I’d be a much better husband, father, and member of society if I could get past my own hang-ups and enjoy a good meal out. Everybody else in this house wants to go out to eat, as was recently brought to my attention in my family’s version of an intervention. Being an addict and being super lame are both hard habits to break. I was the only thing standing between my family and fun, which is most of my job as a parent. Under pressure, I relented, but reluctantly and with much complaining, as is my style. I promised to take us all out to eat more often. Most people make resolutions to eat more meals at home, and now I’m doing the opposite. But life is short, and, more importantly, I’m a pushover. I’ve committed to taking us all out to eat roughly once a week, even though I still think it’s the worst idea ever. Here’s why.

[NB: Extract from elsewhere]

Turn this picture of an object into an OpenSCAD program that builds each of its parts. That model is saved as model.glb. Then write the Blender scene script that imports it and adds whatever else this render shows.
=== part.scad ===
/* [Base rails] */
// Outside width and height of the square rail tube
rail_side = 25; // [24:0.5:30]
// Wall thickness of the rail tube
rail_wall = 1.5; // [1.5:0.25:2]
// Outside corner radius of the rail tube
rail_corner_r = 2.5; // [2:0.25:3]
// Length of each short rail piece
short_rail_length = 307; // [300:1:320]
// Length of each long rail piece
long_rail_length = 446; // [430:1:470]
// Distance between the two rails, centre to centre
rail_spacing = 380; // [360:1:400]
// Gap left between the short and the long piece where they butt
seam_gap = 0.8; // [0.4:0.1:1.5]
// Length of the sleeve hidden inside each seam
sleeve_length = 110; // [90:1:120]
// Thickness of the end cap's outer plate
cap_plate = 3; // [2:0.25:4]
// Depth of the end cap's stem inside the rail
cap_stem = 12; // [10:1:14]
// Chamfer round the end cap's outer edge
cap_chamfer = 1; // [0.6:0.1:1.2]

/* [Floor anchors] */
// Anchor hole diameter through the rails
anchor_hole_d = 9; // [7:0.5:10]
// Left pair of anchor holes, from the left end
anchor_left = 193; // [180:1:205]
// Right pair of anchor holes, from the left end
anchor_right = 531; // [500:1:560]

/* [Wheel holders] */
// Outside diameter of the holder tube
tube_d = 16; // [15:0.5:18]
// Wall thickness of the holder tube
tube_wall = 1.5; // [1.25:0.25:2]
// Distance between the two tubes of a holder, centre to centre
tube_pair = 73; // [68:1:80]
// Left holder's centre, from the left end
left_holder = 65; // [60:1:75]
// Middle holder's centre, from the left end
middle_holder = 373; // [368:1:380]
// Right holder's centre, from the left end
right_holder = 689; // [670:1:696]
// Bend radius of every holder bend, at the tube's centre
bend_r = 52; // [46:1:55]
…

It starts with the size of my crew. The world isn’t built to accommodate groups of six. It’s designed for four, which is either two couples or one family with two kids. When I tell a hostess how many people are in my party, they hit a big, red button and the whole restaurant immediately transitions into crisis mode. It’s the same reaction I used to see from fast food workers after a high school track meet when our bus would pull into the parking lot of a McDonald’s. Now, I can induce that fear response with just my own family. True, six people isn’t that many, but it’s just enough to be inconvenient for the existing infrastructure. Booths would seem to be perfect for us, but they’re really meant for four people. We make them work because my wife and kids are small. Even if we fit, they’re less than ideal since they box in two kids on each side. That’s when all of them suddenly need to go to the bathroom. It’s a law of nature that the harder it is to get to a toilet, the more urgently you need to go. Restaurant booths should come with emergency escape hatches.

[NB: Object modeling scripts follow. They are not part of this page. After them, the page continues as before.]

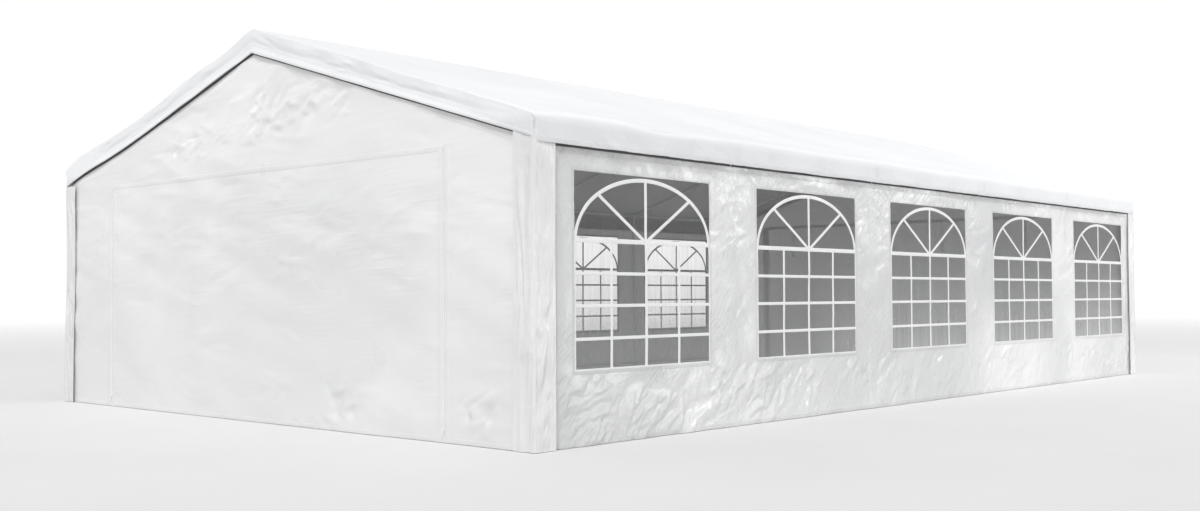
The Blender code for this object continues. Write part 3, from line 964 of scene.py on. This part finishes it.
def make_gables():
    for name, end in ENDS:
        surface = gable_surface(end, gable_relief(41 + end))
        x = even(GABLE_STEP, -GABLE_END, -DOOR_HALF, 0.0, DOOR_HALF, GABLE_END)
        low = even(GABLE_STEP, GROUND_GAP, DOOR_TOP)
        wall = Shape()
        wall.cover(surface, x, low, keep=lambda xx, zz: np.abs(xx) >= DOOR_HALF, flip=end > 0)
        # Over the door, the rows close up towards the eaves
        xx, share = np.meshgrid(x, even(1 / 56, 0.0, 1.0), indexing="ij")
        zz = DOOR_TOP + (np.maximum(gable_top(xx, end), DOOR_TOP + 0.002) - DOOR_TOP) * share
        wall.grid(surface(xx, zz), np.stack([xx, zz], -1), flip=end > 0)
        gable = wall.piece(f"gable_sheet_{name}", GABLE_SHEET, "door_sheet", [f"wall_{name}"])
        panel = Shape()
        panel.cover(surface, x, low, keep=lambda xx, zz: np.abs(xx) < DOOR_HALF, flip=end > 0)
        door = panel.piece(f"door_sheet_{name}", GABLE_SHEET, "door_sheet", [f"door_panel_{name}"])
        flaps = Shape()
        for side in (-1, 1):
            for across in (-ZIP_FLAP_AT, ZIP_FLAP_AT):
                line = side * DOOR_HALF + across
                ribbon(flaps, surface, [(line, 0.004), (line, DOOR_TOP)], ZIP_FLAP_WIDTH, 0.0018)
        ribbon(flaps, surface, [(-DOOR_HALF, DOOR_TOP), (DOOR_HALF, DOOR_TOP)], 0.04, 0.0016)
        flap = flaps.piece(f"door_flaps_{name}", GABLE_SHEET, "door_sheet")
        make_zips(name, surface)
        make_door_ties(name, end, surface)
        hems = Shape()
        for a, b in ((-GABLE_END, -DOOR_HALF), (-DOOR_HALF, DOOR_HALF), (DOOR_HALF, GABLE_END)):
            ribbon(hems, surface, [(a + 0.003, 0.02), (b - 0.003, 0.02)], 0.034, 0.0014)
        hem = hems.piece(f"gable_hems_{name}", GABLE_SHEET, "door_sheet")
        peak = float(gable_top(0.0, end))
        whole = GABLE_END * (peak + float(gable_top(GABLE_END, end)))
        f"rafter_tubes_{end_frame(end)}"


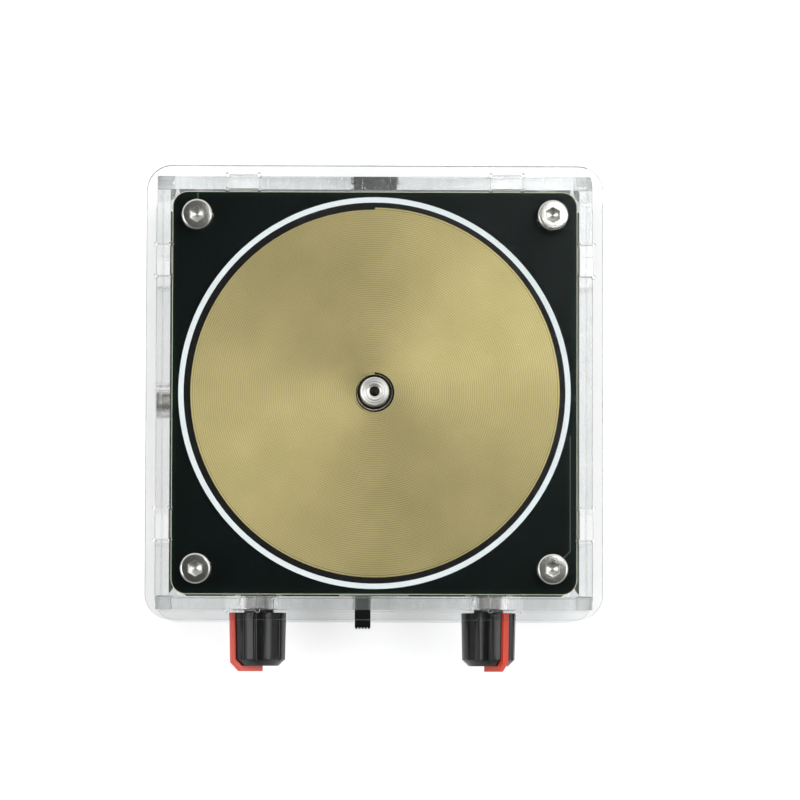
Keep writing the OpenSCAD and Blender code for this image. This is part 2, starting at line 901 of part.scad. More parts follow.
base_plate();
top_plate();
front_wall();
rear_wall();
left_wall();
right_wall();
coil_board();
secondary_winding();
printed_ring();
primary_winding();
discharge_terminal();
terminal_nut();
top_screws();
long_spacers();
driver_board();
short_spacers();
base_screws();
left_potentiometer();
right_potentiometer();
left_shaft();
right_shaft();
left_knob();
right_knob();
left_pointer();
right_pointer();
switch_frame();
switch_lever();
power_socket();
power_contact();
audio_socket();
heat_sink();
power_transistors();
transistor_screws();
capacitors();
feedback_ring();
ring_winding();
controller_chips();
coil_links();
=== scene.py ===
import math

import bmesh
import bpy
from mathutils import Matrix, Vector


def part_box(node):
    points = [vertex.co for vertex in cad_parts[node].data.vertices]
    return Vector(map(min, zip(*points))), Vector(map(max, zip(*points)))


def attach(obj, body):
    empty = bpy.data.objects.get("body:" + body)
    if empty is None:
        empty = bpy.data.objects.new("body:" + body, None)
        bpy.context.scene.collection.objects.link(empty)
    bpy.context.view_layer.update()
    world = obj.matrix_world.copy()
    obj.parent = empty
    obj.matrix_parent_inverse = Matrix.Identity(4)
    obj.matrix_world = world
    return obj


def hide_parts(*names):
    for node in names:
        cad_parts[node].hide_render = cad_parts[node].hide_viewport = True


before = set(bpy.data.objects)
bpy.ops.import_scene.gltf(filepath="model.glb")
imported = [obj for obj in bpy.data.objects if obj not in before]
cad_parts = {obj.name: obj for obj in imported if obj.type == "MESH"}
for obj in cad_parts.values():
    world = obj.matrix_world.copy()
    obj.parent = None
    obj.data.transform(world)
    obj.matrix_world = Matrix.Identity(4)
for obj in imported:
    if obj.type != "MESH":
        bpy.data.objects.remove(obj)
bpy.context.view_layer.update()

# ---- Base plate ----
# A square of 2.7 mm cast acrylic with rounded corners. It is laser-cut, so its faces keep their
# polish and its edges carry fine striations across the sheet. The eight wall tabs stand in its slots.

MM = 0.001
SHARP_TURN = math.radians(30)


def linear(colour):
    """An sRGB hex colour as the linear values that a socket takes."""
    parts = [int(colour[i : i + 2], 16) / 255 for i in (1, 3, 5)]
    return [c / 12.92 if c < 0.04045 else ((c + 0.055) / 1.055) ** 2.4 for c in parts] + [1]


def add(tree, kind, inputs=None, **settings):
    """Adds one node with its settings, and sets its inputs or links them, a list of sockets in turn."""
    made = tree.nodes.new(kind)
    for name, value in settings.items():
        setattr(made, name, value)
    for name, value in (inputs or {}).items():
        sources = value if isinstance(value, list) else [value]
        if isinstance(sources[0], bpy.types.NodeSocket):
            for source in sources:
                tree.links.new(source, made.inputs[name])
        else:
            made.inputs[name].default_value = value
    return made


def new_material(name):
    """A material with an empty tree."""
    made = bpy.data.materials.new(name)
    made.use_nodes = True
    made.node_tree.nodes.clear()
    return made, made.node_tree


def stretched(tree, *steps):
    """Object coordinates measured in millimetre steps: the same along every axis, or one for each."""
    place = add(tree, "ShaderNodeTexCoord").outputs["Object"]
    scale = [1 / (step * MM) for step in steps] * (3 // len(steps))
    return add(tree, "ShaderNodeMapping", {0: place, "Scale": scale}).outputs[0]


def speckle(tree, steps, detail):
    """Noise that changes over steps in millimetres."""
    return add(tree, "ShaderNodeTexNoise",
               {"Vector": stretched(tree, *steps), "Scale": 1, "Detail": detail}).outputs[0]


def ranged(tree, value, from_min, from_max, to_min=0, to_max=1):
    """A value carried from one range to another and held at its ends."""
    return add(tree, "ShaderNodeMapRange",
               {0: value, "From Min": from_min, "From Max": from_max,
                "To Min": to_min, "To Max": to_max}).outputs[0]


def blend(tree, share, *colours):
    """A mix of two colours, each a hex colour or a socket."""
    first, second = [linear(c) if isinstance(c, str) else c for c in colours]
    return add(tree, "ShaderNodeMixRGB", {0: share, 1: first, 2: second}).outputs[0]


def bump(tree, height, depth, strength):
    """The normals of a relief with a depth in millimetres."""
    return add(tree, "ShaderNodeBump",
               {"Height": height, "Distance": depth * MM, "Strength": strength}).outputs[0]


def acrylic(name, dark, light, steps, depth, blur, clear):
    """Cast acrylic with a grain in its tint and its surface. Shadow rays pass straight through it."""
    made, tree = new_material(name)
    grain = speckle(tree, steps, 2)
    tint = blend(tree, ranged(tree, grain, 0.35, 0.65), dark, light)
    sheet = add(tree, "ShaderNodeBsdfPrincipled",
                {"Base Color": tint, "Roughness": blur, "IOR": 1.49, "Transmission Weight": clear,
                 "Normal": bump(tree, grain, depth, 0.6)})
    lamp_ray = add(tree, "ShaderNodeLightPath").outputs["Is Shadow Ray"]
    open_way = add(tree, "ShaderNodeBsdfTransparent", {"Color": linear("#F4F6F6")})
    both = add(tree, "ShaderNodeMixShader", {0: lamp_ray, 1: sheet.outputs[0], 2: open_way.outputs[0]})
    add(tree, "ShaderNodeOutputMaterial", {0: both.outputs[0]})
    return made


def new_object(name, data):
    """An object in the scene."""
    made = bpy.data.objects.new(name, data)
    bpy.context.scene.collection.objects.link(made)
    return made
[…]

Then there’s the cost. Restaurant food is expensive because running a restaurant is expensive. I have no illusion that anyone is getting rich off of me. Opening an eatery is the ultimate way to turn millions of dollars into a bankruptcy filing overnight. Still, it costs me a lot to help some entrepreneur ruin their financial future. With six people, I can’t get out of any sit-down restaurant for less than a hundred dollars. We’re not ordering high-end options, either. No matter where we go, three out of my four kids will order chicken tenders or grilled cheese with fries. The supposed ethnicity of the cuisine is irrelevant. Some form of those menu options exists in every restaurant in America. At home, I could microwave breaded bird chunks or throw a slice of yellow cheese-like material between two pieces of bread virtually for free. At a restaurant, both will cost me exponentially more because I’m paying for the building, the staff, and the ambiance. Dinner at home doesn’t come with three crayons and a paper place mat. The ultimate level of fancy is being able to stalemate at tic-tac-toe while you wait for your food.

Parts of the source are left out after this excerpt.